- _Records shown_:
--------
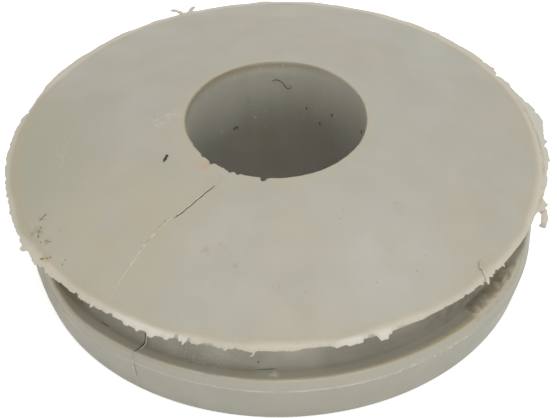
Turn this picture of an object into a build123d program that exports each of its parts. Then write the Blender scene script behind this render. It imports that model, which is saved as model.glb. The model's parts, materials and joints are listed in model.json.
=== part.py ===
--------
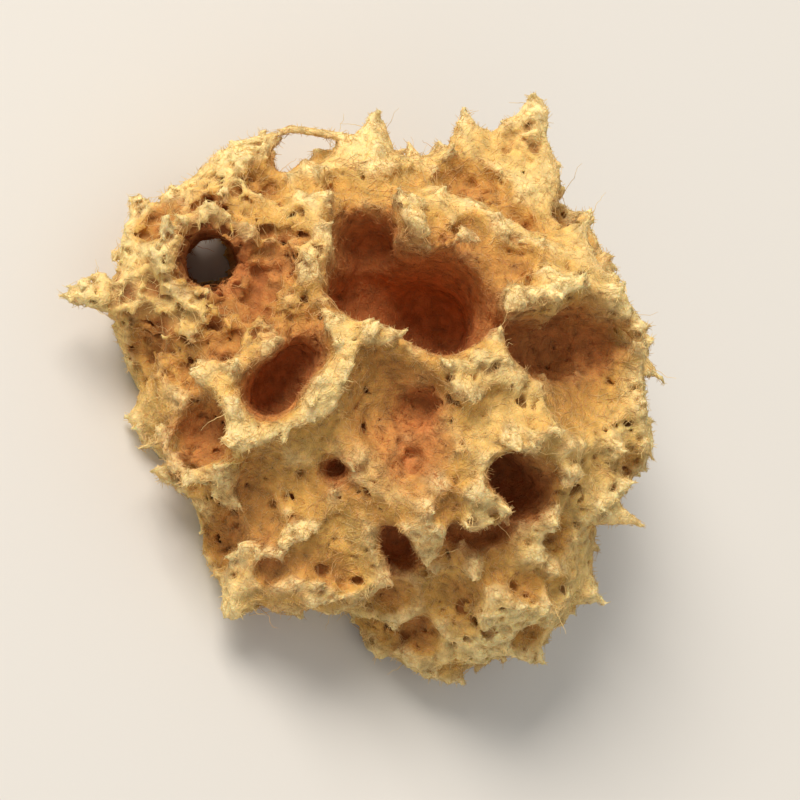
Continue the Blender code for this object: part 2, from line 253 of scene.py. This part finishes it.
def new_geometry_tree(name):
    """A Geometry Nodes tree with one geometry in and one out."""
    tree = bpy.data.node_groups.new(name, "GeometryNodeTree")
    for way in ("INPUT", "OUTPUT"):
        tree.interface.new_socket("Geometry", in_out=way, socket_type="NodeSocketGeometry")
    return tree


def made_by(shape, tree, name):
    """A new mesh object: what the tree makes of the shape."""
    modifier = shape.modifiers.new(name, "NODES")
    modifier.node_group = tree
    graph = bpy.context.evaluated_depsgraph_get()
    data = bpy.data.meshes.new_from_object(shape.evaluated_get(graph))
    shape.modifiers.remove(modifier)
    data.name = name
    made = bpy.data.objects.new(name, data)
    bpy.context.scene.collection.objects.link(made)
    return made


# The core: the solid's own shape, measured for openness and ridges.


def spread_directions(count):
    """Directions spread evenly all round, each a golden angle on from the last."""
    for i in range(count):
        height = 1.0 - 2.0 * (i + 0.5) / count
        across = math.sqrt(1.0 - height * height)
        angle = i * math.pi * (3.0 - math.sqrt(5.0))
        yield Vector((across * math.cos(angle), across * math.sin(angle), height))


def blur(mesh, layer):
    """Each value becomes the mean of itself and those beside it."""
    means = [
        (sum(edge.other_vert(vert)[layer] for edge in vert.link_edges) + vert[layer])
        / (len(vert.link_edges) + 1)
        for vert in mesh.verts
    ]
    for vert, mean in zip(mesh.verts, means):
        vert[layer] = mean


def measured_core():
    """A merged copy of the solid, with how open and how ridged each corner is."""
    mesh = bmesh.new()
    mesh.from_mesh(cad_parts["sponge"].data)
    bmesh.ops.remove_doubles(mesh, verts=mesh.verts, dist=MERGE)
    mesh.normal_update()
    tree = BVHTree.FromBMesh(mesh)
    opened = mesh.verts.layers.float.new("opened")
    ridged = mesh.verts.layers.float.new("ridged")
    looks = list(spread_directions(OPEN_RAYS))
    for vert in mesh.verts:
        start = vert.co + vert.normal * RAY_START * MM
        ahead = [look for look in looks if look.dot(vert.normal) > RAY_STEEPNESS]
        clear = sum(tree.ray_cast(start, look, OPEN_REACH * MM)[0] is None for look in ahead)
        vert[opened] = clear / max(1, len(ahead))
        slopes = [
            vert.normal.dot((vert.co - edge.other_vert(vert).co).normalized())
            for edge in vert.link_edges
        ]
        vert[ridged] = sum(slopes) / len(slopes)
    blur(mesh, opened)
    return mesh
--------
Only the lines from the one with "Continue the Blender" up to the one with "vert[layer] = mean" should be repeated, both included, exactly as they appear.

- _Output for this exercise_:
Continue the Blender code for this object: part 2, from line 253 of scene.py. This part finishes it.
def new_geometry_tree(name):
    """A Geometry Nodes tree with one geometry in and one out."""
    tree = bpy.data.node_groups.new(name, "GeometryNodeTree")
    for way in ("INPUT", "OUTPUT"):
        tree.interface.new_socket("Geometry", in_out=way, socket_type="NodeSocketGeometry")
    return tree


def made_by(shape, tree, name):
    """A new mesh object: what the tree makes of the shape."""
    modifier = shape.modifiers.new(name, "NODES")
    modifier.node_group = tree
    graph = bpy.context.evaluated_depsgraph_get()
    data = bpy.data.meshes.new_from_object(shape.evaluated_get(graph))
    shape.modifiers.remove(modifier)
    data.name = name
    made = bpy.data.objects.new(name, data)
    bpy.context.scene.collection.objects.link(made)
    return made


# The core: the solid's own shape, measured for openness and ridges.


def spread_directions(count):
    """Directions spread evenly all round, each a golden angle on from the last."""
    for i in range(count):
        height = 1.0 - 2.0 * (i + 0.5) / count
        across = math.sqrt(1.0 - height * height)
        angle = i * math.pi * (3.0 - math.sqrt(5.0))
        yield Vector((across * math.cos(angle), across * math.sin(angle), height))


def blur(mesh, layer):
    """Each value becomes the mean of itself and those beside it."""
    means = [
        (sum(edge.other_vert(vert)[layer] for edge in vert.link_edges) + vert[layer])
        / (len(vert.link_edges) + 1)
        for vert in mesh.verts
    ]
    for vert, mean in zip(mesh.verts, means):
        vert[layer] = mean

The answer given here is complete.